Given records —

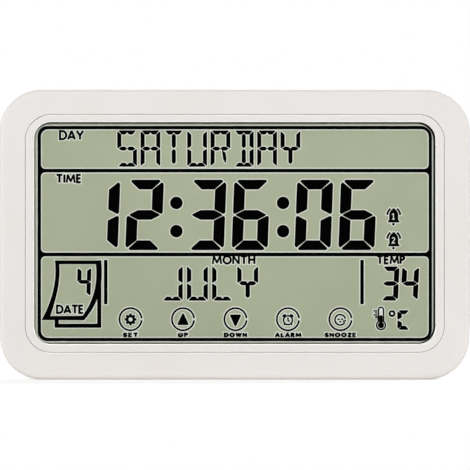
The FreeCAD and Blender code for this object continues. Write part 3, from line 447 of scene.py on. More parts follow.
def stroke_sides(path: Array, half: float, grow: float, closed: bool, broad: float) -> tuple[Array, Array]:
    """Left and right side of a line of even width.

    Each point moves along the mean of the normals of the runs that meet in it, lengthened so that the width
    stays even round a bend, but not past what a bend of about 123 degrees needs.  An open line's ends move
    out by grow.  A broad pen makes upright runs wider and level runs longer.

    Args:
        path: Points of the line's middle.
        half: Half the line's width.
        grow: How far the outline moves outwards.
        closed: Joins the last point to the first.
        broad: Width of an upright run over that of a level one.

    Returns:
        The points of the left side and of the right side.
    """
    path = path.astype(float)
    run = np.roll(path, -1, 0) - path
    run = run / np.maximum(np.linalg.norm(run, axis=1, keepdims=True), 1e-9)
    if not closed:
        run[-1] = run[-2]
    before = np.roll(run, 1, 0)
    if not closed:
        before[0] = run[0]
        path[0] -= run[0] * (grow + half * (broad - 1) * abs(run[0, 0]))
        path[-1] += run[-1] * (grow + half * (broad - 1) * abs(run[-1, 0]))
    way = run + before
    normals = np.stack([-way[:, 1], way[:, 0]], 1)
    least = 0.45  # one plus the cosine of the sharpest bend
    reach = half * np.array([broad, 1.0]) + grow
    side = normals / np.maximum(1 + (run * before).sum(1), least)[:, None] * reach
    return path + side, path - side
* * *
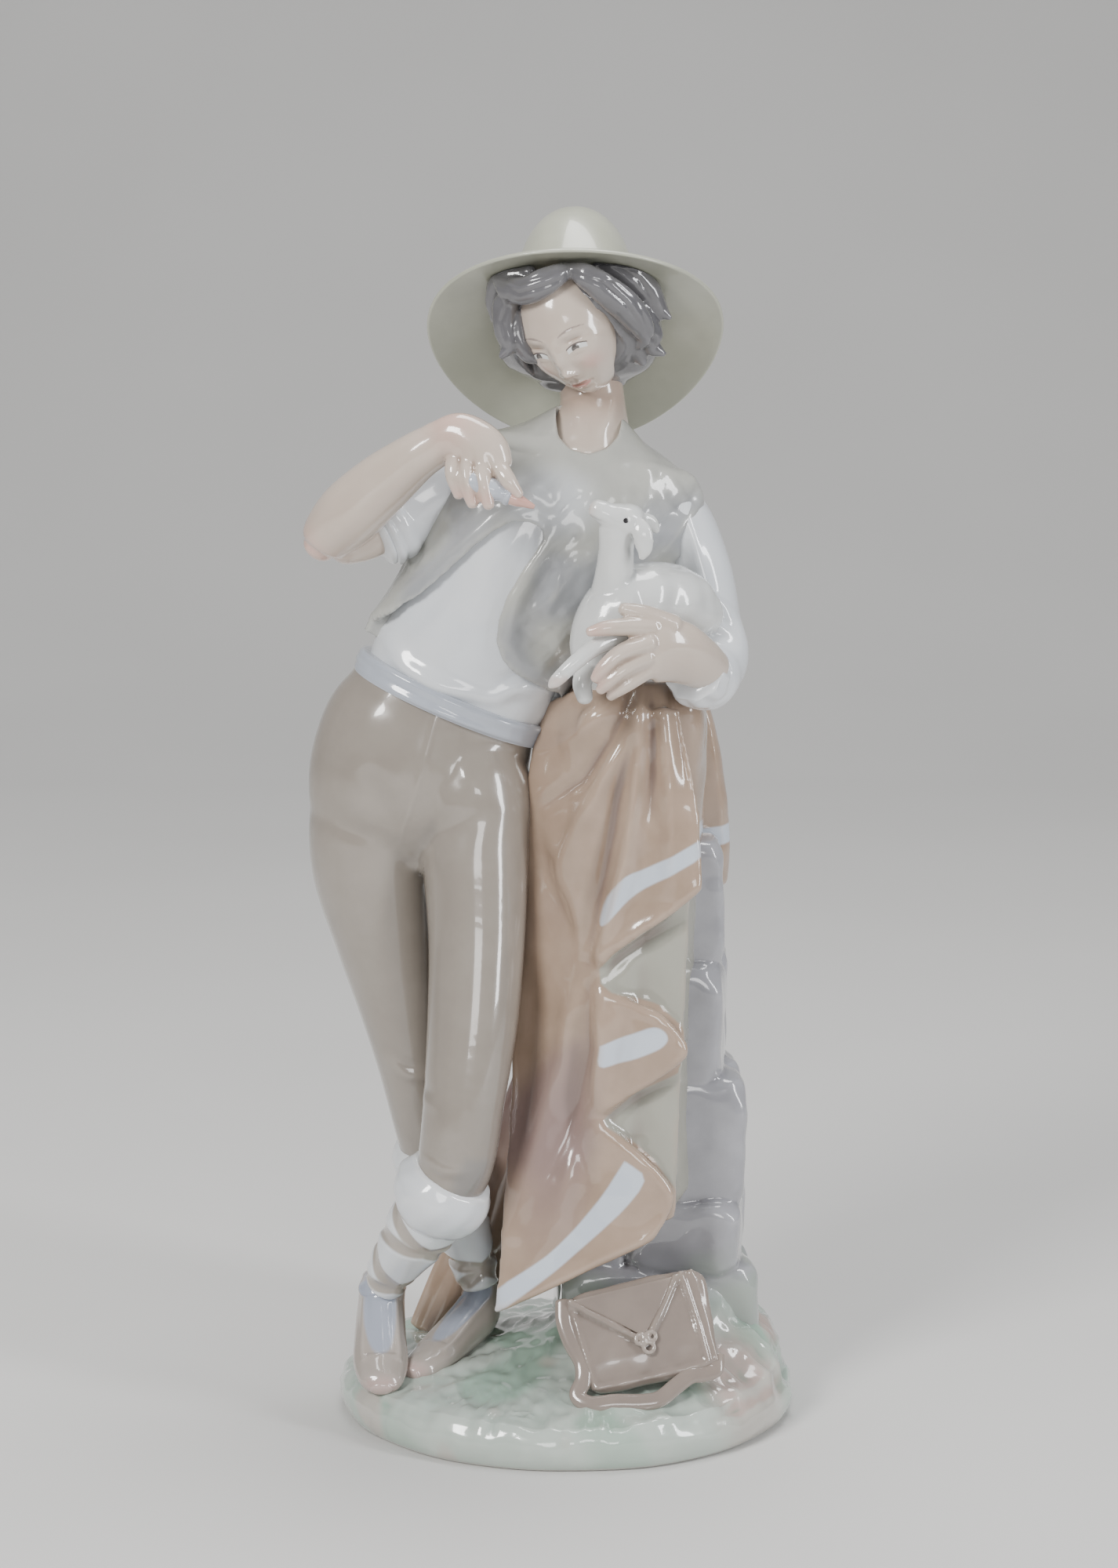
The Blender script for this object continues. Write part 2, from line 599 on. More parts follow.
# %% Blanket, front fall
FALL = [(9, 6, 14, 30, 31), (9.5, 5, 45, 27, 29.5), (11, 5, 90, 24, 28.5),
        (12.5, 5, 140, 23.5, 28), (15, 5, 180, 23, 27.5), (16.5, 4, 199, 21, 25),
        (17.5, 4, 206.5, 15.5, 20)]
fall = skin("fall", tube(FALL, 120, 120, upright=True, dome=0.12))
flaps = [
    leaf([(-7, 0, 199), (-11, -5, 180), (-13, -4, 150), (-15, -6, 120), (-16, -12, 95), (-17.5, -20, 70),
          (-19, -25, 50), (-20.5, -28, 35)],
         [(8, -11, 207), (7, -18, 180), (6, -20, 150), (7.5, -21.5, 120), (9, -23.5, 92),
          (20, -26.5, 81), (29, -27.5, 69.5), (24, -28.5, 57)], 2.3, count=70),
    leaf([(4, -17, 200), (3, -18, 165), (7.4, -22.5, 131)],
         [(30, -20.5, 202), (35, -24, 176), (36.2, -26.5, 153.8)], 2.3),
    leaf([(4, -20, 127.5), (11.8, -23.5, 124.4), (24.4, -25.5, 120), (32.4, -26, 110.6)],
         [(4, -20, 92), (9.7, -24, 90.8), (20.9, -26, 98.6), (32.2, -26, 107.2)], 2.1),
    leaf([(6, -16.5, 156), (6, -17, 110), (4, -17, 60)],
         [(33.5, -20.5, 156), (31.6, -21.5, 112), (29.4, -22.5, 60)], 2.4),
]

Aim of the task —
Starting at the line that contains "The FreeCAD and" and stopping at the line that contains "out by grow.", transcribe the lines exactly; both boundary lines are to be included.

The answer —
The FreeCAD and Blender code for this object continues. Write part 3, from line 447 of scene.py on. More parts follow.
def stroke_sides(path: Array, half: float, grow: float, closed: bool, broad: float) -> tuple[Array, Array]:
    """Left and right side of a line of even width.

    Each point moves along the mean of the normals of the runs that meet in it, lengthened so that the width
    stays even round a bend, but not past what a bend of about 123 degrees needs.  An open line's ends move
    out by grow.  A broad pen makes upright runs wider and level runs longer.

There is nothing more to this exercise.